Dataset excerpt:
>>>
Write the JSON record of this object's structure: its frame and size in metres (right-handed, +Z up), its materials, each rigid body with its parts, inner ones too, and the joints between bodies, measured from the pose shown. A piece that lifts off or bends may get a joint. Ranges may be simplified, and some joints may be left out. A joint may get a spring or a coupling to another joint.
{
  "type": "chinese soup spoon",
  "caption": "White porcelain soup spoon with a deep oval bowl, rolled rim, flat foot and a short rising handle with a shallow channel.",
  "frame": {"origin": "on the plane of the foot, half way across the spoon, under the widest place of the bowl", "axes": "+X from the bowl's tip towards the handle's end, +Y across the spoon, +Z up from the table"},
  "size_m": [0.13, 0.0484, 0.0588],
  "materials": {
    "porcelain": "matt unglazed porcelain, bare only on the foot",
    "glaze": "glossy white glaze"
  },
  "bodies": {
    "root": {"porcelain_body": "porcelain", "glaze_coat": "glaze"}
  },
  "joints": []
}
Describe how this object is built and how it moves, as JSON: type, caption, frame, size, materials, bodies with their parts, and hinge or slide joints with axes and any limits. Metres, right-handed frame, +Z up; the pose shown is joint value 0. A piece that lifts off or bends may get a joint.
<<<
== What you are asked to do ==
Please restate the records in full, word for word.

== Response to the exercise ==
Write the JSON record of this object's structure: its frame and size in metres (right-handed, +Z up), its materials, each rigid body with its parts, inner ones too, and the joints between bodies, measured from the pose shown. A piece that lifts off or bends may get a joint. Ranges may be simplified, and some joints may be left out. A joint may get a spring or a coupling to another joint.
{
  "type": "chinese soup spoon",
  "caption": "White porcelain soup spoon with a deep oval bowl, rolled rim, flat foot and a short rising handle with a shallow channel.",
  "frame": {"origin": "on the plane of the foot, half way across the spoon, under the widest place of the bowl", "axes": "+X from the bowl's tip towards the handle's end, +Y across the spoon, +Z up from the table"},
  "size_m": [0.13, 0.0484, 0.0588],
  "materials": {
    "porcelain": "matt unglazed porcelain, bare only on the foot",
    "glaze": "glossy white glaze"
  },
  "bodies": {
    "root": {"porcelain_body": "porcelain", "glaze_coat": "glaze"}
  },
  "joints": []
}
Describe how this object is built and how it moves, as JSON: type, caption, frame, size, materials, bodies with their parts, and hinge or slide joints with axes and any limits. Metres, right-handed frame, +Z up; the pose shown is joint value 0. A piece that lifts off or bends may get a joint.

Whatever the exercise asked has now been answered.